Choosing a Life Insurance Company

First, you can ask for information about the company’s history or look it up on the internet. Generally speaking, the longer a company has been in business, the better. A long-lived company has survived financial ups and down, economic depression, and the rise in claims which has resulted in the past twenty years. Of course, longevity is not the only factor you should consider, but it is one of the quickest indicators that the company is not a “fly-by-night” operation which will take your money and leave you with insurance coverage.

Another way to see how your proposed insurance company is doing financially is to consult one of the independent firms which surveys and analyzes company information. There are several well-respected firms which perform annual reviews of life insurance companies, and one of the most well-known is A. M. Best.

Who is A.M. Best?

A.M. Best is one of the oldest credit-analysis agencies in the world, having operated continuously since 1906. A. M. Best employs independent analysts who compare a company’s debt structure and payment history and issue a rating based on these and other factors. In order to receive a rating, the company in question submits a balance sheet to A.M. Best which outlines assets, liabilities, and depreciation and other cost-related factors. The analysts at A. M. Best then compute these facts and other information and give the company a rating. A. M. Best’s analysts issue three types of ratings: financial strength, issuer credit, and debt ratings.

The financial strength rating is the most important in terms of choosing a life insurance company, although other ratings can also give the purchaser valuable information about the company. Financial strength is assigned only to insurance companies, and outlines the company’s ability to pay its financial obligations if called on to do so.

The A. M. Best Company uses a scale of ratings which translate from letter “grades” to certain descriptors. A. M. Best assigns the following “grades”: A++ and A+ (Superior), A and A- (Excellent), and B++ and B+ (Good). These ratings indicate a “secure” company which has generally been judged to be able to pay its claims in a timely manner and without severe damage to the company’s infrastructure. If a company receives a “vulnerable” rating, A. M. Best does not warrant its ability to pay claims, and assigns it one of the following grades: B, B- (Fair), C++ or C+ (Marginal), C or C- (Weak), D (Poor), E (Under Regulatory Supervision), F (In Liquidations), or S (Suspended). Any company with one of these ratings is probably not a safe bet for your life insurance needs.
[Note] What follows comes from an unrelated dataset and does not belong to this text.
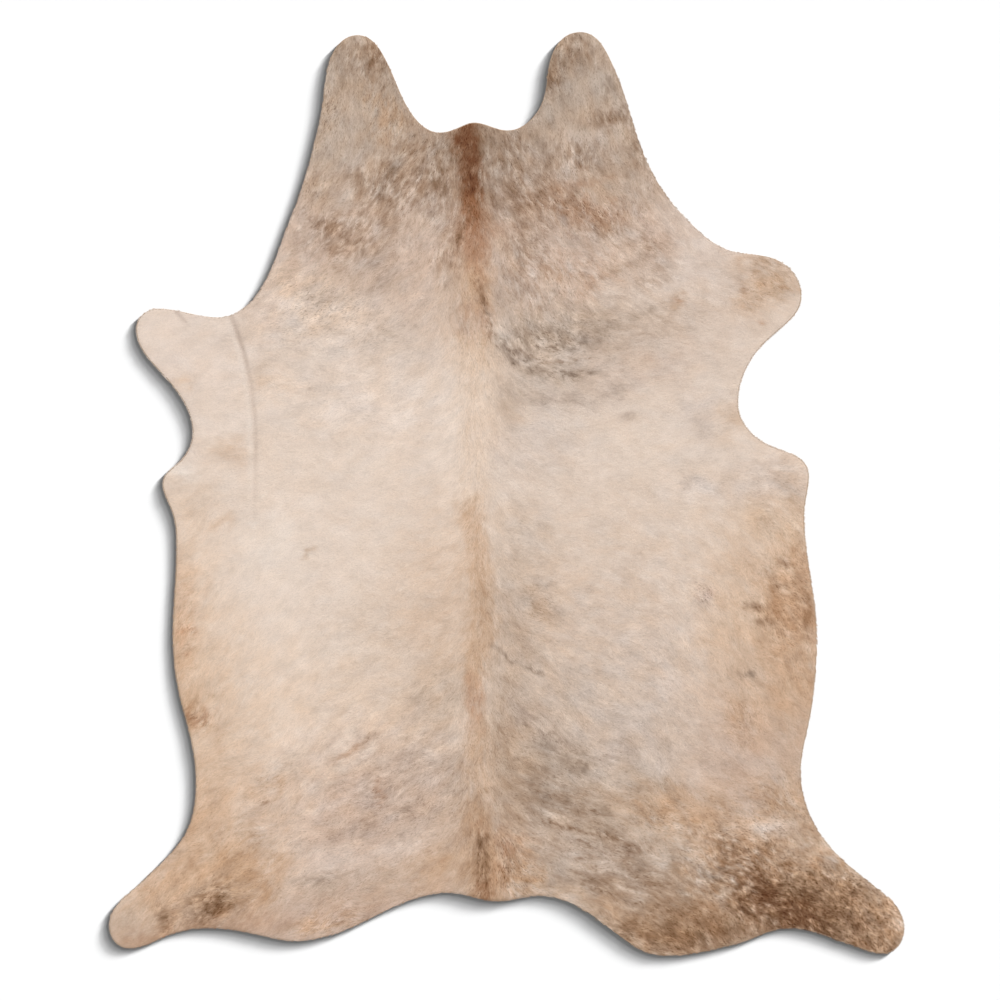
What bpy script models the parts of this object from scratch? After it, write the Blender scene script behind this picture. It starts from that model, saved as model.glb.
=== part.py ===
"""A cowhide rug: one whole cow skin with its short hair on, laid out flat with the coat up.

The neck points along +Y and the tail along -Y, with a foreleg and a hind leg on each side.
The underside lies flat on the surface at Z = 0, under the middle of the hide's box.
Lengths are in metres and headings in degrees, counted anticlockwise from +X.
"""

import math
from collections import namedtuple

import bpy
import numpy as np
from mathutils import Vector
from mathutils.geometry import delaunay_2d_cdt, interpolate_bezier

# The whole hide
HIDE_WIDTH = 1.830
HIDE_LENGTH = 2.126

# Its thickness in the middle of the back: the skin, and the short coat lying on it
SKIN_THICKNESS = 0.0022
COAT_DEPTH = 0.0028

# Landmarks along the outline, clockwise as seen from above. The outline passes each one
# on its heading, and bends from one to the next like an arc.
Landmark = namedtuple("Landmark", "place x y heading")
OUTLINE = (
    Landmark("left neck lobe, tip", -0.343, 1.056, 0),
    Landmark("left neck lobe, inner side", -0.274, 0.993, -63),
    Landmark("left neck lobe, root", -0.203, 0.857, -47),
    Landmark("nape, left dip", -0.154, 0.832, 0),
    Landmark("nape, rise", -0.112, 0.843, 24),
    Landmark("nape, middle", -0.075, 0.855, 0),
    Landmark("nape, right dip", 0.002, 0.837, 0),
    Landmark("right neck lobe, root", 0.067, 0.876, 54),
    Landmark("right neck lobe, inner side", 0.094, 0.972, 84),
    Landmark("right neck lobe, tip", 0.169, 1.063, 0),
    Landmark("right neck lobe, outer side", 0.245, 0.987, -65),
    Landmark("right side of the neck", 0.298, 0.832, -73),
    Landmark("right shoulder", 0.408, 0.639, -46),
    Landmark("right foreleg, top", 0.531, 0.556, -10),
    Landmark("right foreleg, end", 0.624, 0.538, -26),
    Landmark("right foreleg, tip", 0.679, 0.455, -90),
    Landmark("right foreleg, underside", 0.615, 0.366, -140),
    Landmark("right armpit", 0.533, 0.209, -90),
    Landmark("right breast lobe, top", 0.593, 0.118, -31),
    Landmark("right breast lobe, tip", 0.696, 0.041, -90),
    Landmark("right waist", 0.685, -0.050, -90),
    Landmark("right flank", 0.714, -0.328, -90),
    Landmark("right flank, fall", 0.699, -0.510, -100),
    Landmark("right thigh, narrowest", 0.677, -0.638, -90),
    Landmark("right thigh", 0.722, -0.782, -56),
    Landmark("right hind leg, top", 0.826, -0.886, -39),
    Landmark("right hind leg, tip", 0.915, -1.000, -90),
    Landmark("right hind leg, end", 0.866, -1.058, 180),
    Landmark("right hind leg, underside", 0.783, -1.035, 163),
    Landmark("right hind leg, root", 0.634, -1.001, 188),
    Landmark("right rump, slope", 0.525, -1.037, -166),
    Landmark("right rump lobe", 0.364, -1.063, 180),
    Landmark("right rump, rise", 0.251, -1.012, 143),
    Landmark("right of the tail", 0.076, -0.925, 180),
    Landmark("tail", -0.022, -0.938, 180),
    Landmark("left of the tail", -0.135, -0.918, 180),
    Landmark("left rump, slope", -0.286, -0.964, -153),
    Landmark("left rump lobe", -0.487, -1.029, 180),
    Landmark("left rump, rise", -0.604, -1.008, 170),
    Landmark("left hind leg, root", -0.690, -0.999, 180),
    Landmark("left hind leg, underside", -0.778, -1.016, -159),
    Landmark("left hind leg, end", -0.868, -1.046, 180),
    Landmark("left hind leg, tip", -0.915, -0.994, 90),
    Landmark("left hind leg, top", -0.842, -0.894, 43),
    Landmark("left thigh", -0.751, -0.800, 53),
    Landmark("left thigh, narrowest", -0.715, -0.665, 90),
    Landmark("left flank, fall", -0.744, -0.500, 106),
    Landmark("left flank", -0.768, -0.325, 90),
    Landmark("left waist", -0.760, -0.120, 90),
    Landmark("left breast lobe, underside", -0.771, -0.040, 110),
    Landmark("left breast lobe, tip", -0.792, 0.023, 90),
    Landmark("left breast lobe, top", -0.747, 0.081, 51),
    Landmark("left armpit", -0.723, 0.140, 90),
    Landmark("left foreleg, underside", -0.776, 0.256, 130),
    Landmark("left foreleg, tip", -0.853, 0.379, 90),
    Landmark("left foreleg, end", -0.802, 0.427, 0),
    Landmark("left foreleg, top", -0.664, 0.407, 0),
    Landmark("left shoulder", -0.579, 0.453, 53),
    Landmark("left side of the neck", -0.499, 0.630, 68),
    Landmark("left neck lobe, root of the outer side", -0.427, 0.878, 79),
    Landmark("left neck lobe, outer side", -0.405, 1.005, 69),
)

# Points along the outline: at most this far apart, and closer where it bends
LONGEST_STEP = 0.026
SHARPEST_TURN = math.radians(17)
POINTS_PER_STRETCH = 48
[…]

Why are A.M. Best Ratings so Important?

Consumers are not the only ones who use A. M. Best ratings when looking at insurance companies. One of the biggest advantages to having a high A. M. Best rating is that investors will be attracted to the company and willing to risk financial ventures to help the company grow. A good A. M. Best score also makes the company attractive in the insurance market itself. When a company decides to branch out into other areas of insurance, underwriters are attracted to the new company based in large part on how it has handled its obligations in other areas, and the A. M. Best rating is one good way to gauge this factor. Finally, independent insurance agents often make choices about which companies to sponsor based on the A. M. Best rating of a particular company, which will give the agents marketability for the company’s products. All in all, a high A. M. Best rating can insure the success of an insurance company, and a low score can insure its failure.